First moves to reach out included joining the local Plunket committee, then becoming committee secretary.

She became a Playcentre parent, commit- ted to hands-on preschooling and surrounded by local parents and small children. As her children moved on to school, she seized the opportunity to become a parent helper at Waterwise on Narrow Neck beach.

“What an incredible privilege Waterwise is for us. We’d have parents new to the country who just couldn’t believe they were out there doing this with their kids.”

After a decade of full-time parenting, she’d squeezed in a bit of writing and a diploma in communications. She’d eased back into work as a coordinator for the Cystic Fibrosis Association, when she saw the job with her name on it. The DPT was looking for a new coordinator and Teape saw her future.

Today, after the worst year for events everywhere, and the greatest focus on community well-being, her wide smile and enthusiasm have endured.

“Obviously it was hard to plan, but no one knew what was going to happen next,” she says.

She’s proud of the very successful Takara- ro Spring Festival launched last year, which drew hundreds onto Cambria Reserve on a November Saturday afternoon, to shake off the worst of the winter and lockdowns. The next morning, she and her team were down at the beach at Windsor Reserve helping with the winter-swim event.

“It’s certainly a very highly engaged community with many interest groups for all ages.”

“I really feel community is at the heart of life,” says Teape, who believes Devonport is pretty well served with unique public events. “It’s certainly a very highly engaged community with many interest groups for all ages.”

And, she says, youth volunteers, are easy to find and great to work with, pulling things together on the day.

Some fixtures like the summer Kids Athletic Series, have been running since well before her tenure. Hundreds can recall roll- ing up to have a go at running and jumping activities on late-summer afternoons at the North Shore Rugby Club grounds.
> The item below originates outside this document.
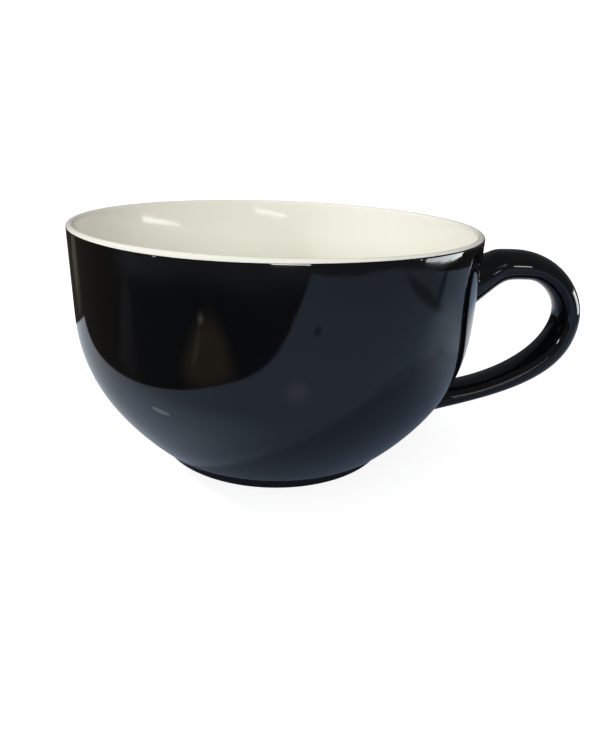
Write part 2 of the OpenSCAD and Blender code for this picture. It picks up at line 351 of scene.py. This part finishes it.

Similarly, the free preschool play sessions at Windsor Reserve and Bayswater Park have a long history, with as many as 60 parents and kids showing up at the Devonport session and around half that number in Bayswater.

Just through these two events, hundreds of parents and kids have had hours of fun and made strong connections with others. You can’t beat the value of that, says Teape.

But times are changing in the early-child- hood scene in the neighbourhood, she says. In the last five years, numbers coming to the play sessions have fallen.

“It’s a combination of things. Increasing numbers of women are returning to work earlier and there is more high-end childcare built. That, plus the fact that we’ve lost a lot of families with the big chunks of govern- ment housing that have gone.

“We’re yet to see what sort of change will happen with family demographics when the new housing is filled.”

Public feedback indicates the annual Halloween Trail down beside the Bayswater cemetery is up there among the peninsula’s most popular events. The last Halloween Trail attracted around 2000 people.

Teape says the trust can’t yet confirm whether the Halloween Trail will be on again this October, but admits it’s a favourite with her team and their volunteers.

“It’s pretty full-on, but it’s so much fun. We have to get down there and get it all set up pretty quickly in a very short space of time before the crowds show up. I know people love it.”

For now the scary critters are packed down flat in many boxes in a store room, looking very quiet and harmless. Word will come soon enough if they’re going to be busted out for more screams, shrieks and large-scale family fun.